The reverse lunge is arguably my second favorite exercise in the gym, behind everyone’s favorite, the deadlift of course. This is one exercise that I would recommend to anyone, between the benefits you can gain from it as well as the safety it provides when executed properly. It’s easy to develop a love-hate relationship with these bad boys. The hate comes from the complete ass kicking (literally) they will deliver to your glutes and core. The love comes from the results you see as well as the overall increase in lower body strength and stability. Let me go into more details as to why I have a mancrush on the reverse lunge.
- The reverse lunge is a unilateral exercise. In other words, a specific muscle is targeted one limb at a time. In this case, the gluteus maximus is the main target muscle when executing a reverse lunge. Unilateral exercises are important in any workout program because they create instability. When the body doesn’t have a stable base, it requires the core and glutes to stabilize as compensation. Without proper stability, crappy form and loss of balance are two main consequences when performing a unilateral exercise.
- Because it is a unilateral exercise, there is no need for excessive weight on the barbell. In fact, when performed properly, a barbell isn’t needed at all in the beginner’s phase. Trust me, this exercise is tough enough as a body weight only exercise without having to worry about blowing out your lumbar spine.
- The reverse lunge has numerous progressions to it. Once you’ve mastered the body weight reverse lunge, you can add a barbell to the equation. When that becomes too easy, you can throw some weight on that bad boy. There are many pieces of equipment out there as well that can serve as progressions to the reverse lunge, a slide board and TRX suspension trainer are the first to come to mind. The various reverse lunge exercises that can be performed are definitely a great reason why it should be cemented into your workout program.
- It’s one of my favorite (and most dreaded!) ways to finish off a workout. You’ve worked hard, busted your ass and have sweat dripping everywhere. Now you got 2 to 3 sets of reverse lunges to finish off. By the time you finish, your legs feel like jello and it’s time to pass out from exhaustion. By the 5th or 6th rep of your first set you should feel a ridiculous burn running through your glutes and rectus abdominis, or in less fancy terminology, your abs.
Coaching cues to the reverse lunge
- Make sure you are in a good position with proper posture before performing the exercise. To make sure of this, we want to stabilize our glutes, core and pack our neck to create a “double chin”. When done correctly, you should feel like you’re performing a plank standing up!
- In the eccentric contraction phase (deceleration), make sure to maintain this stability throughout knee flexion. This allows the knee, which is planted, to maintain proper positioning without buckling inwards or flexing over the toe. If the knee happens to stick out further than the foot, you must be cognizant of pushing your heel through the ground as well as striding out a healthy amount with the leg decelerating to the floor.

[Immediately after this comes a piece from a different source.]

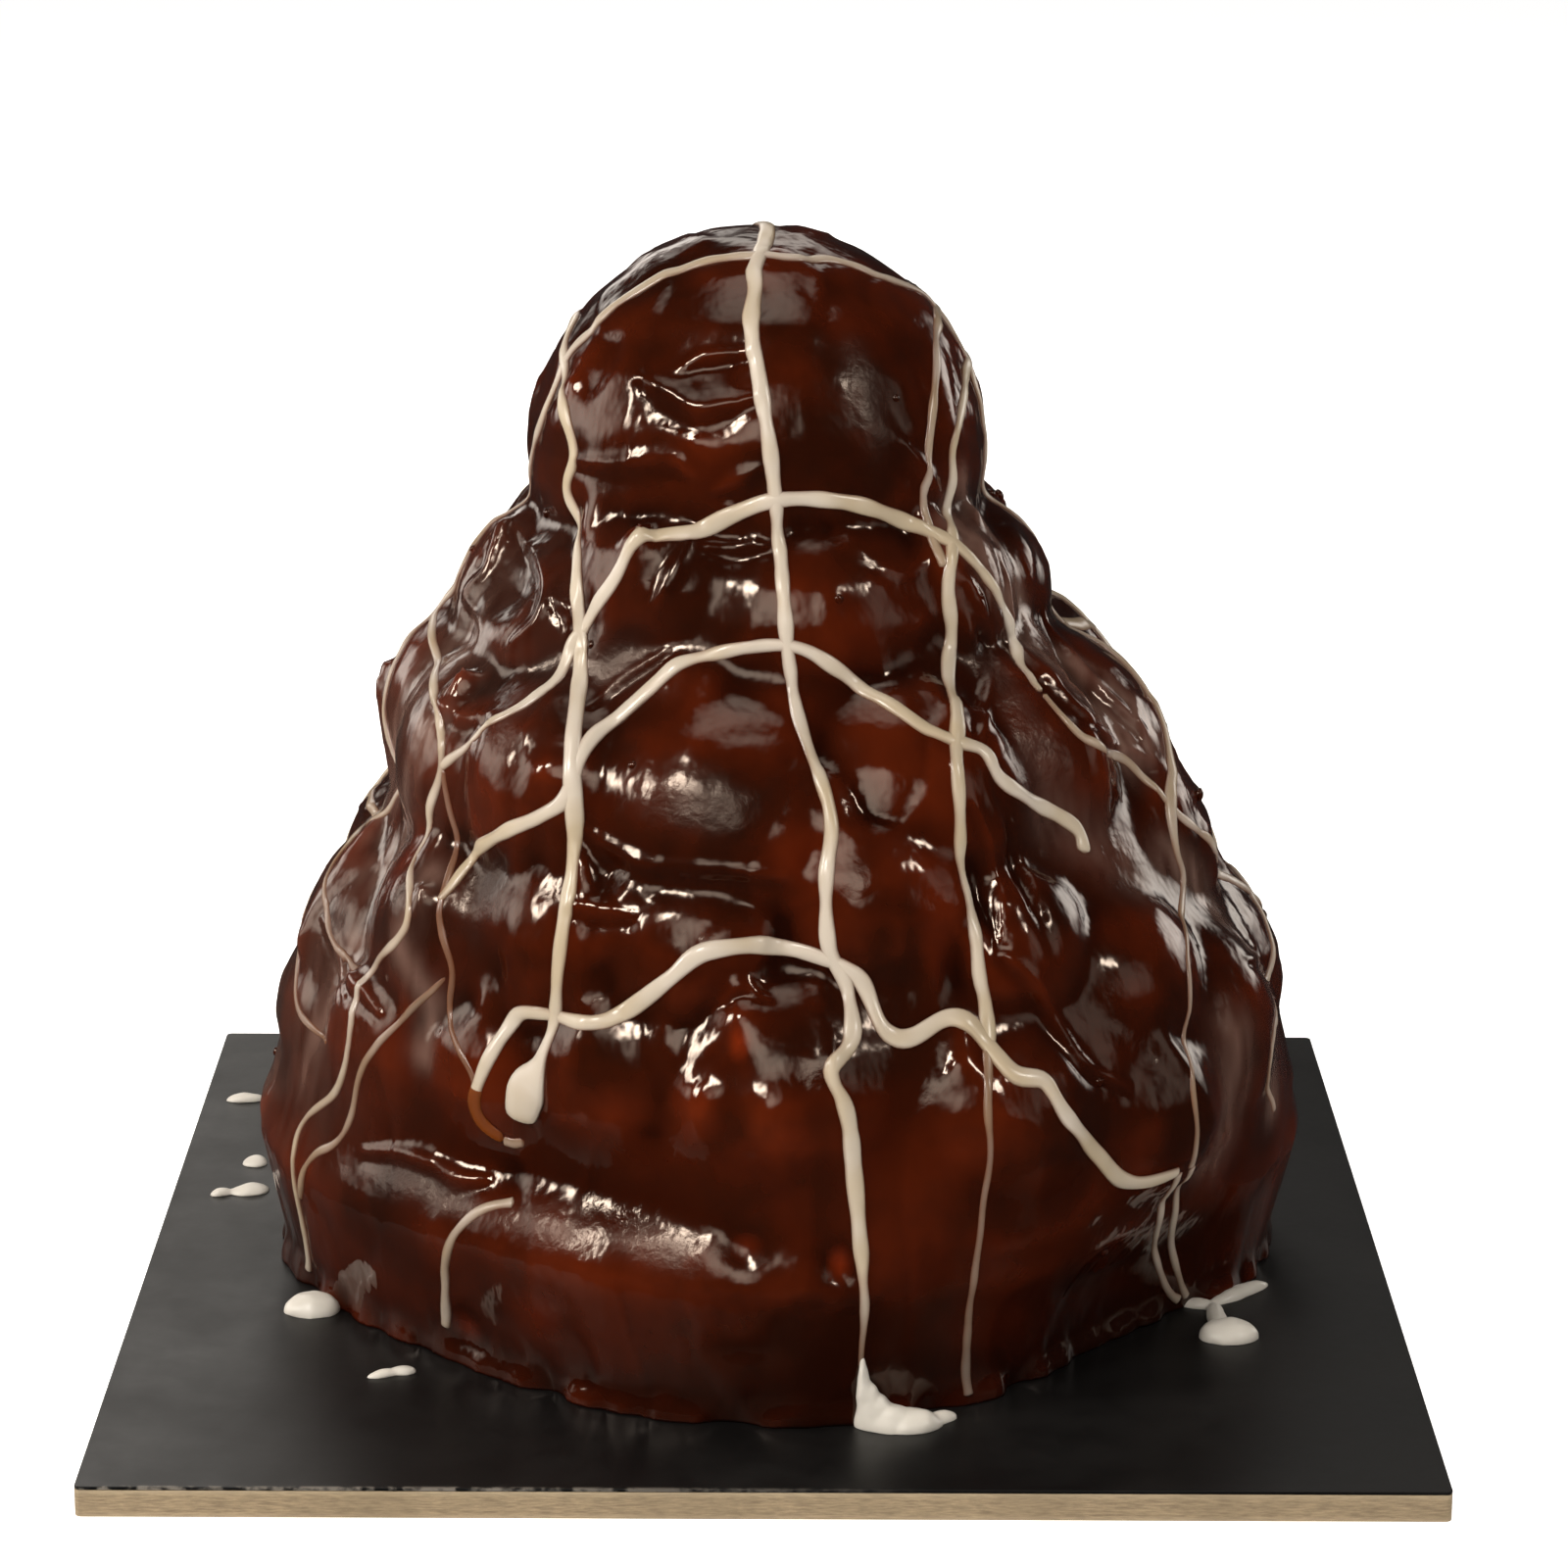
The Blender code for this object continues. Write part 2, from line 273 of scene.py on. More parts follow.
# Each course of puffs: the height of its centres, the puffs across its front as (azimuth in degrees,
# size against a plain one, millimetres of lift), and how many more run evenly round its back.
COURSES = (
    (62 * MM, ((-176, 1, -2), (-153, 0.9, 4), (-131, 0.85, 8), (-111, 0.75, 12), (-88, 1.05, 11),
        (-62, 0.95, 4), (-40, 0.85, -6), (-20, 0.85, 3), (2, 1.1, 12)), 6),
    (92 * MM, ((-175, 1.05, -4), (-147, 0.9, 3), (-123, 0.8, 6), (-103, 0.75, 8), (-75, 0.85, 14),
        (-57, 0.7, 4), (-38, 0.95, -3), (-8, 1, 12)), 6),
    (123 * MM, ((-178, 0.9, 5), (-154, 0.9, 1), (-129, 0.85, 0), (-98, 1.1, 2), (-62, 0.9, 3),
        (-35, 0.9, 8), (-6, 0.85, 0)), 5),
    (154 * MM, ((-174, 0.8, -1), (-146, 0.75, -3), (-116, 0.75, 7), (-74, 1, 3), (-36, 0.8, 4),
        (0, 0.8, 1)), 4),
)


def skin(height):
    """The heap's radius over the puffs at that height."""
    for (low, wide), (high, narrow) in zip(OUTLINE, OUTLINE[1:]):
        if height <= high:
            break
    return wide + (narrow - wide) * (height - low) / (high - low)


def rise(value, none_at, full_at):
    """How far a value has come, from 0 at none_at to 1 at full_at."""
    return min(max((value - none_at) / (full_at - none_at), 0), 1)


def dip(height):
    """How far the skin lies inside the puffs' outline, between the puffs, at that height."""
    return DIP * rise(height, NO_DIP_AT, FULL_DIP_AT)


def set_back(azimuth, height):
    """How far the heap stands back from its outline there."""
    from_middle = (azimuth - SET_BACK_AT + 180) % 360 - 180
    share = rise(height, SET_BACK_FROM, FULL_SET_BACK_AT)
    return SET_BACK * share * math.exp(-((from_middle / SET_BACK_SPREAD) ** 2))


def shift(height):
    """How far the heap's middle lies to the right of the board's middle at that height."""
    return LOW_SHIFT + (HIGH_SHIFT - LOW_SHIFT) * rise(height, LEAN_FROM, LEAN_TO)


def sponge_wobble(turn):
    """How far the sponge's side stands out of a true circle: four blunt corners, one side pushed in."""
    from_dent = (math.degrees(turn) - SPONGE_DENT_AT + 180) % 360 - 180
    dent = SPONGE_DENT * math.exp(-((from_dent / SPONGE_DENT_SPREAD) ** 2))
    return 2 * MM * math.cos(2 * turn) + 4 * MM * math.cos(4 * turn) - dent


def turned(outline):
    """A list of tapering discs, one for each step of a round body's outline."""
    discs = []
    for (low_radius, low), (high_radius, high) in zip(outline, outline[1:]):
        only()
        halfway = (0, 0, (low + high) / 2)
        bpy.ops.mesh.primitive_cone_add(
            vertices=128, radius1=low_radius, radius2=high_radius, depth=high - low, location=halfway
        )
        discs.append(bpy.context.object)
    return discs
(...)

- The concentric phase of the lunge should force you to fire through the gluteus maximus which has already faced a lot of tension through it’s stability during the repetition. Once you fire up, both legs should be parallel, shoulder width apart before completing the next rep.
- Make sure to fire through the glute at the top while stabilizing your core. This will prevent anterior pelvic tilt, which leads to lumbar extension and possible lower back injury.
- Repeat until your set rep mark or until failure where you can’t perform another rep with perfect form. Remember, it’s quality over quantity.
Overall, the reverse lunge is an amazing exercise. It’s a basic compound exercise that doesn’t appeal to everybody but produces great results. Many people out there in the fitness world neglect unilateral training, whether it be upper or lower body exercises. This is an important thing to overlook because we create imbalances with bilateral training. I can relate to this perfectly.
Being left handed, the left side of my body from an anatomical standpoint was always my dominant side. I had greater range of motion through my left hip when executing a squat, I always favored my left side slightly more than my right side when performing planks without realizing it, and dumbbell bench pressing was always easier on my dominant side. Today, all of my imbalances are basically gone thanks to implementing different types of single leg movements as well as side planks, single arm bench presses, and single arm rows to my program. I’ve dealt with much less nagging injuries, specifically in my lower back, and have been able to prevent them from occurring again thanks to balancing my strength and mobility out. It’s exercises like the reverse lunge that I have to thank for this.
Now go out there, bang some lunges out and kick some ass!